Three types of libraries to explore:
Be aware that all libraries, even those of the same type, can differ wildly from one another. Research may not be a public library’s primary function. Some small libraries are independent and have very limited budgets. Their reference materials may be slim. Some don’t have a trained MLS librarian on staff to help with research. Some libraries view their mission to provide only bestsellers to their patrons.
Go there anyway. You never know what you may find.
Academic libraries are located in community colleges, four-year colleges, and universities. Not all of them are open to the general public. Check the websites and, if necessary, call ahead.
If you are doing any sort of scholarly work or need to use scholarly works, you will need to have access to these libraries. These library collections will provide access to materials you will find nowhere else.
Some libraries exist outside the two categories above. They serve special populations and their collections may have information that can be found nowhere else. These libraries may exist in hospitals, museums, nonprofit organizations, businesses, and governments. The Library of Congress is an example of one such library.
Check online to find out the protocols for using these libraries. Call to make appointments to research in person. You can learn a lot about your options by simply talking with the librarians.
Step 3: Collecting sources from sources
Once you have found some promising sources, examine each for more sources to explore. Some can be found listed in the back of the book and others may be experts mentioned in the text.
Bibliographies and further reading
Lists of potential sources at the end of a book’s text are called various names such as “Bibliography” or “Further Reading.” These lists contain other books or articles from magazines or anthologies on the topic.
Pore over these and write down promising citations exactly as it is given. If you’re in a hurry, either take the source to a copy machine to copy these lists or take a picture of them with your phone camera.
Candidates for interviews
Write down the names of any experts mentioned and the source in which you found them. You will need to note their employer, if available, and their credentials. If the person has a middle initial, write it down. While it’s likely the person you wish to contact has changed their employment and address since the source was published, you sometimes need every scrap of information you can get to track them down.
Tracking down sources
- Bookstores, both online and brick and mortar
- Project Gutenburg if it’s no longer under copyright
Additional helpful sources
I’m familiar with the two books listed below and have found them helpful in my own work.

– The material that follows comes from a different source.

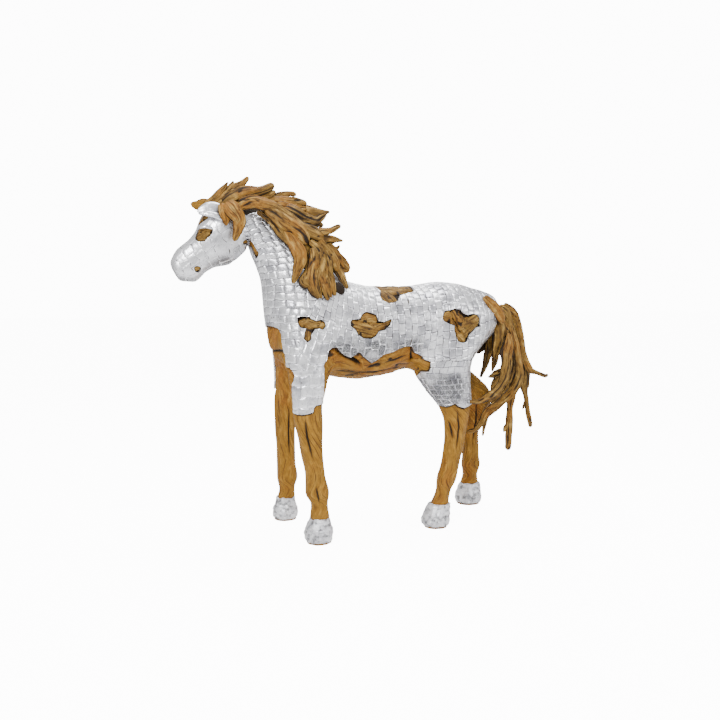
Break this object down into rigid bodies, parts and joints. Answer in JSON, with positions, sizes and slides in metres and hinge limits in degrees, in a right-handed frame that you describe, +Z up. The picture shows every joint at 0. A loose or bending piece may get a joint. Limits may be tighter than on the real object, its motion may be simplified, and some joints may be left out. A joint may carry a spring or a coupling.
{
  "type": "root wood and metal horse sculpture",
  "caption": "Life-size standing horse of root wood, clad in hammered metal tiles with bare wood patches and legs, and a driftwood mane and tail.",
  "frame": {"origin": "on the ground under the middle of the whole length and width", "axes": "+Z up, the horse faces -X, its left side is -Y"},
  "size_m": [2.4372, 0.635, 2.0945],
  "materials": {
    "root_wood": "oiled root wood, golden brown with dark streaks",
    "mane_wood": "dry driftwood, brown with dark cracks",
    "sheet_metal": "hammered tiles, bright with grey joints",
    "hoof_metal": "crinkled sheet"
  },
  "bodies": {
    "root": {"carved_body": "root_wood", "metal_cladding": "sheet_metal", "near_fore_hoof_cap": "hoof_metal", "far_fore_hoof_cap": "hoof_metal", "near_hind_hoof_cap": "hoof_metal", "far_hind_hoof_cap": "hoof_metal", "near_ear": "sheet_metal", "far_ear": "root_wood", "mane_lock_01": "mane_wood", "mane_lock_02": "mane_wood", "mane_lock_03": "mane_wood", "mane_lock_04": "mane_wood", "mane_lock_05": "mane_wood", "mane_lock_06": "mane_wood", "mane_lock_07": "mane_wood", "mane_lock_08": "mane_wood", "mane_lock_09": "mane_wood", "mane_lock_10": "mane_wood", "mane_lock_11": "mane_wood", "mane_lock_12": "mane_wood", "mane_lock_13": "mane_wood", "mane_lock_14": "mane_wood", "mane_lock_15": "mane_wood", "mane_lock_16": "mane_wood", "mane_lock_17": "mane_wood", "mane_lock_18": "mane_wood", "mane_lock_19": "mane_wood", "mane_lock_20": "mane_wood", "mane_lock_21": "mane_wood", "mane_lock_22": "mane_wood", "mane_lock_23": "mane_wood", "mane_lock_24": "mane_wood", "mane_lock_25": "mane_wood", "mane_lock_26": "mane_wood", "tail_root_01": "mane_wood", "tail_root_02": "mane_wood", "tail_root_03": "mane_wood", "tail_root_04": "mane_wood", "tail_root_05": "mane_wood", "tail_root_06": "mane_wood", "tail_root_07": "mane_wood", "tail_root_08": "mane_wood", "tail_root_09": "mane_wood", "tail_root_10": "mane_wood"}
  },
  "joints": []
}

The online sources shared below are free, reputable reference sources. Always verify the sites you use online. Many sites use shoddy research from other sites that took their information from unreliable sources.
- Find It Fast by Robert I. Berkman
- The Little DK Handbook: Writing, Researching, Documenting, Editing, Proofreading, Revising by Anne Frances Wysocki and Dennis A. Lynch
- American Heritage Dictionary
- Black’s Law Dictionary
- C.I.A. World Factbook
- Corpus of Contemporary American English
- Corpus of Historical American English
- Dorland’s Medical Dictionary Online
- The Encyclopedia Britannica
- The Internet Archive
- Language Corner by the Columbia Journalism Review
- Legal Information Institute
- The Library of Congress
- Merck Manual Consumer Version
- The New York Public Library
- Oxford Music Online
- The Plant List
- Quote Investigator
- Statistics Help for Journalists
- Storytelling with Data
- U.S. Board on Geographic Names
- U.S. Military Rank Insignia
- Visual Dictionary Online
Only you can determine when you have collected enough sources. Keep going until you are satisfied you have all the information you need.